WORK INSTRUCTIONS >>
Write out all the data again, exactly as it stands.

RECORDED DATA >>
--- begin ---

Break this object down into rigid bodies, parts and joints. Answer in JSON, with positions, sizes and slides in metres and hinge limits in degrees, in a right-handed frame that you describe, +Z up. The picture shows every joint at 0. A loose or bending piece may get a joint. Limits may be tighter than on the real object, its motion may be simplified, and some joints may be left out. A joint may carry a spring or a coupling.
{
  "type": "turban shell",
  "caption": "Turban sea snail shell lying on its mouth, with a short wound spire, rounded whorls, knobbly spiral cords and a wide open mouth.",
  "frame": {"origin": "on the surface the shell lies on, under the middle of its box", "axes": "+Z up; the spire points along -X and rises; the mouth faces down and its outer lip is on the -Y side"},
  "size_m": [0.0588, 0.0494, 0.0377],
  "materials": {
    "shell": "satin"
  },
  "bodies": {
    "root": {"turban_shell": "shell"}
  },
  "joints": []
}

--- end ---

ANSWER TO THE EXERCISE >>
Break this object down into rigid bodies, parts and joints. Answer in JSON, with positions, sizes and slides in metres and hinge limits in degrees, in a right-handed frame that you describe, +Z up. The picture shows every joint at 0. A loose or bending piece may get a joint. Limits may be tighter than on the real object, its motion may be simplified, and some joints may be left out. A joint may carry a spring or a coupling.
{
  "type": "turban shell",
  "caption": "Turban sea snail shell lying on its mouth, with a short wound spire, rounded whorls, knobbly spiral cords and a wide open mouth.",
  "frame": {"origin": "on the surface the shell lies on, under the middle of its box", "axes": "+Z up; the spire points along -X and rises; the mouth faces down and its outer lip is on the -Y side"},
  "size_m": [0.0588, 0.0494, 0.0377],
  "materials": {
    "shell": "satin"
  },
  "bodies": {
    "root": {"turban_shell": "shell"}
  },
  "joints": []
}